DATA SHOWN:
..............................

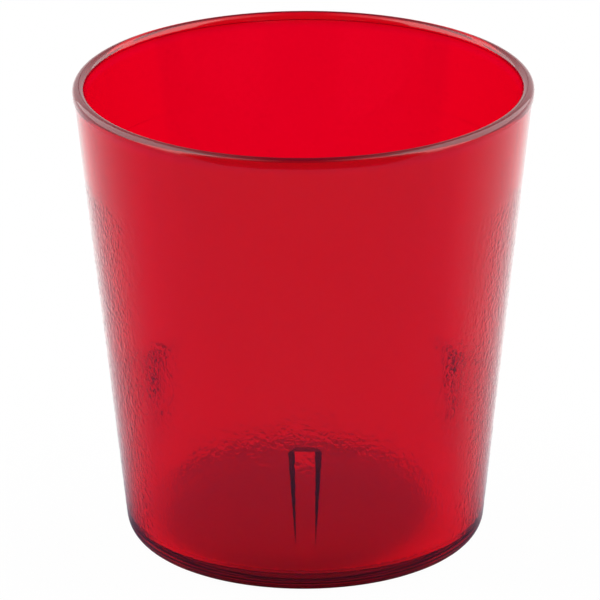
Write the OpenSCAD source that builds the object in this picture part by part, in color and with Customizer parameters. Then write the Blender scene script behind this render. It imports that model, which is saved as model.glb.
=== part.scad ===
// Stacking tumbler, moulded in one piece: a tapered cup with a bead round the mouth, a smooth
// lip band above a slightly sunk grip zone, a rounded heel, a foot ring, and three lugs inside
// that carry the next tumbler of a stack and keep it from jamming. All lengths are millimetres.
// The origin is the middle of the table plane under the foot, and +Z points up.

/* [Cup] */
// Height from the table to the top of the rim
height = 82.4; // [60:0.1:120]
// Diameter over the bead of the rim
rim_d = 79.4; // [72:0.1:90]
// Diameter of the tapered side where it would meet the table
foot_d = 61.7; // [50:0.1:68]
// Thickness of the wall just under the rim
wall_top = 2.05; // [1.2:0.05:2.6]
// Thickness of the wall at the table, where the core has less draft than the side
wall_foot = 2.25; // [1.4:0.05:3]

/* [Rim] */
// How far the bead stands out from the lip band
bead_proud = 0.1; // [0.05:0.01:0.25]
// How far the bead reaches down below the middle of its round
bead_skirt = 0.7; // [0.3:0.05:3]

/* [Grip zone] */
// Height of the smooth lip band, from the grip step to the top of the rim
band_h = 15.6; // [8:0.1:30]
// Depth of the step from the lip band down to the grip zone
grip_step = 0.05; // [0.03:0.01:0.4]

/* [Foot and floor] */
// Thickness of the floor in its middle
floor_t = 2.8; // [1.4:0.1:4]
// Radius of the heel between the side and the table
heel_r = 4; // [1.5:0.1:6]
// Radius of the hollow corner between the inside wall and the floor
corner_r = 2; // [1:0.1:5]
// Width of the flat face of the foot ring
ring_w = 2.2; // [1:0.1:6]
// Height of the hollow under the floor, which rises gently from the foot ring
recess_h = 0.4; // [0.3:0.1:1.5]
// Diameter of the level middle of that hollow
recess_flat_d = 6; // [3:1:30]
// Diameter of the moulding gate's mark, in the middle of the hollow
gate_mark_d = 1.6; // [0.8:0.1:2.4]
// How far the gate mark stands down from the hollow
gate_mark_h = 0.2; // [0.1:0.05:0.25]

/* [Stacking lugs] */
// Number of lugs round the inside
lug_count = 3; // [3:1:8]
// Direction of the first lug, turned from +X towards +Y
lug_turn = 270; // [0:5:360]
// Height above the table of the flat ledge on top of each lug
ledge_z = 27.3; // [24:0.1:50]
// Length of a lug, from where it fades out of the wall up to its ledge
lug_len = 19.8; // [10:0.1:20]
// Width of a lug's upright face
lug_w = 3.2; // [2:0.1:8]
// Angle at which a lug's flanks open towards the wall
flank_draft = 31; // [5:1:45]
// Rounding of the two long edges of a lug's face
lug_edge_r = 0.4; // [0.1:0.05:0.8]

/* [Hidden] */
$fn = 128;

// How far a straight side runs inside the round that it meets, so that the two cross cleanly
bite = 0.001;

// Rim: a full round, as thick as the wall and the bead together
lip_r = (wall_top + bead_proud) / 2;
lip_x = rim_d / 2 - lip_r;
lip_z = height - lip_r;
bead_z = lip_z - bead_skirt;

// Outer side: one straight taper for the grip zone, and the lip band a step proud of it
foot_r = foot_d / 2;
band_z = height - band_h;
side_taper = atan((rim_d / 2 - bead_proud - grip_step - foot_r) / lip_z);

// Inner side: the straight line that rises from the foot of the wall and touches the rim's round
core_foot_r = foot_r - wall_foot;
core_taper = 90 - atan2(lip_z, lip_x - core_foot_r)
    - asin((lip_r - bite) / norm([lip_x - core_foot_r, lip_z]));
lip_meet_z = lip_z + lip_r * sin(core_taper);
// Level well above the mouth, where the cut for the hollow ends
clear_z = 2 * height;

// Floor and foot
floor_z = recess_h + floor_t;
heel_x = corner_x(foot_r, heel_r, side_taper);
heel_meet_z = corner_top(heel_r, side_taper);
hollow_x = corner_x(core_r(floor_z), corner_r, core_taper);
hollow_meet_z = floor_z + corner_top(corner_r, core_taper);
ring_in_r = heel_x - ring_w;

// Lugs: the upright face starts where the tapered wall has drawn in to it
face_r = core_r(ledge_z - lug_len);
half_w = lug_w / 2;
edge_cut = lug_edge_r / tan(45 + flank_draft / 2);
edge_y = half_w - edge_cut + bite;

// Radius of the grip zone's surface at a height
function side_r(z) = foot_r + z * tan(side_taper);
// Radius of the inside wall at a height
function core_r(z) = core_foot_r + z * tan(core_taper);
// Radius of the middle of the wall at a height
function mid_r(z) = (side_r(z) + core_r(z)) / 2;
// Where the centre of a round lies that touches a level line and the taper that rises from it at side_x
function corner_x(side_x, r, taper) = side_x - r * (1 - sin(taper)) / cos(taper) + bite;
// How far above the level line that round passes into the taper
function corner_top(r, taper) = r * (1 - sin(taper));

// Half section of the outside, up to the middle of the rim's round
module outside_section() {
    translate([heel_x, heel_r]) circle(r = heel_r);
    polygon([
        [0, 0],
        [heel_x, 0],
        [side_r(heel_meet_z), heel_meet_z],
        [side_r(band_z), band_z],
        [side_r(band_z) + grip_step, band_z],
        [side_r(bead_z) + grip_step, bead_z],
        [rim_d / 2, bead_z + bead_proud],
        [rim_d / 2, lip_z],
        [lip_x, lip_meet_z],
        [0, lip_meet_z]
    ]);
}

// Half section of the hollow, which runs on upwards out of the mouth
module hollow_section() {
    translate([hollow_x, floor_z + corner_r]) circle(r = corner_r);
    polygon([
        [0, floor_z],
        [hollow_x, floor_z],
        [core_r(hollow_meet_z), hollow_meet_z],
        [core_r(clear_z), clear_z],
        [0, clear_z]
    ]);
}

// Half section of the hollow under the floor, with the gate mark left standing in it
module recess_section() {
    polygon([
        [0, -recess_h],
        [ring_in_r, -recess_h],
        [ring_in_r, 0],
        [recess_flat_d / 2, recess_h],
        [gate_mark_d / 2, recess_h],
        [gate_mark_d / 2, recess_h - gate_mark_h],
        [0, recess_h - gate_mark_h]
    ]);
}

// The wall, floor and rim, turned from one section
module cup() {
    rotate_extrude() {
        difference() {
            outside_section();
            hollow_section();
            recess_section();
        }
        translate([lip_x, lip_z]) circle(r = lip_r);
    }
}

// Plan of one lug that points along +X, with its face at x = 0 and its flanks running into the wall
module lug_plan() {
    reach = 2 * (wall_top + wall_foot);
    flank = [edge_cut * cos(flank_draft), half_w + edge_cut * sin(flank_draft)];
    back = [reach, half_w + reach * tan(flank_draft)];
    for (side = [-1, 1])
        translate([lug_edge_r, side * edge_y]) circle(r = lug_edge_r);
    polygon([
        [0, -edge_y],
        [0, edge_y],
        flank,
        back,
        [back[0], -back[1]],
        [flank[0], -flank[1]]
    ]);
}

// All lugs, each kept inside the middle of the wall so that none shows on the outside
module stacking_lugs() {
    intersection() {
        for (i = [0 : lug_count - 1])
            rotate(lug_turn + i * 360 / lug_count)
                translate([face_r, 0, floor_z])
                    linear_extrude(ledge_z - floor_z) lug_plan();
        rotate_extrude() polygon([
            [0, 0],
            [mid_r(0), 0],
            [mid_r(height), height],
            [0, height]
        ]);
    }
}

// Clear red plastic
module tumbler() {
    color([0.8, 0.05, 0.12, 0.8]) {
        cup();
        stacking_lugs();
    }
}

tumbler();
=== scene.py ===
import math

import bpy
from mathutils import Matrix, Vector


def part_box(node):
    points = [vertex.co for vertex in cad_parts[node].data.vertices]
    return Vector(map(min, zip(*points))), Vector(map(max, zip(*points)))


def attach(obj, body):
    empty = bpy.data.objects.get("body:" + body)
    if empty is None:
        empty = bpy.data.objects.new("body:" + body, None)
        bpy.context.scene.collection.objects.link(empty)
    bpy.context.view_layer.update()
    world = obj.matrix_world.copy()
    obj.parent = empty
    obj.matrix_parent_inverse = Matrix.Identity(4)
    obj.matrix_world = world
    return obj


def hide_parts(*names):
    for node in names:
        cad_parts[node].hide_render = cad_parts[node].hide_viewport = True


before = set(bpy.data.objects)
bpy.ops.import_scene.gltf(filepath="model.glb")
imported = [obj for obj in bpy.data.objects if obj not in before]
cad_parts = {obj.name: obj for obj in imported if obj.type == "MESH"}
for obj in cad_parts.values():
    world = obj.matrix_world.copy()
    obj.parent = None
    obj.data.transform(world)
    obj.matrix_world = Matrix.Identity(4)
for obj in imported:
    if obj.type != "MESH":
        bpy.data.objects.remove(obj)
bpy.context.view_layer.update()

mm = 0.001

# Sizes in millimetres; the height and the rim come from the frame
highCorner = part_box("tumbler")[1]
cup = {
    "height": highCorner.z / mm,
    "rimRadius": highCorner.x / mm,
    "footRadius": 30.85,     # tapered side, carried down to the table
    "wallTop": 2.05,
    "wallFoot": 2.25,
    "beadProud": 0.1,
    "beadSkirt": 0.7,        # how far the bead reaches below the middle of its round
    "beadSoft": 0.02,        # blunting of the bead's lower edge
    "bandHeight": 15.6,      # smooth band under the rim
    "gripStep": 0.05,
    "stepRise": [(0.8, 0.03), (1, 0.12)],    # shares of the step, and how far above its foot each lies
    "floorThick": 2.8,
    "heelRadius": 4.0,
    "cornerRadius": 2.0,
    "ringWidth": 2.2,
    "recessHeight": 0.4,
    "recessFlat": 3.0,       # radius of the level middle of the hollow under the floor
    "gateMarkRadius": 0.8,
    "gateMarkHeight": 0.2,
    "gateMarkSoft": 0.08,
    "segments": 136,         # round the axis, before the grip zone is made finer
    "gripRows": 38,
    "gripCuts": 3,           # each face of the grip zone becomes 4 by 4
    "lugRowsTop": 34,        # below this height the inside wall has closer rows, for the lugs
    "merge": 0.002,
    "sharpAngle": 30,        # in degrees; a steeper edge stays sharp
}
rows = {                     # faces along each stretch of the half section
    "recess": 8,
    "ring": 2,
    "heel": 10,
    "band": 8,
    "lip": 16,
    "upperWall": 12,
    "lowerWall": 8,
    "corner": 10,
    "floor": 6,
}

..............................

DIRECTIVE: Solely the line containing "Clear red plastic", the line containing "bpy.context.scene.collection.objects.link(empty)", and the lines between them are to be given again, exactly as written.

TASK RESULT:
// Clear red plastic
module tumbler() {
    color([0.8, 0.05, 0.12, 0.8]) {
        cup();
        stacking_lugs();
    }
}

tumbler();
=== scene.py ===
import math

import bpy
from mathutils import Matrix, Vector


def part_box(node):
    points = [vertex.co for vertex in cad_parts[node].data.vertices]
    return Vector(map(min, zip(*points))), Vector(map(max, zip(*points)))


def attach(obj, body):
    empty = bpy.data.objects.get("body:" + body)
    if empty is None:
        empty = bpy.data.objects.new("body:" + body, None)
        bpy.context.scene.collection.objects.link(empty)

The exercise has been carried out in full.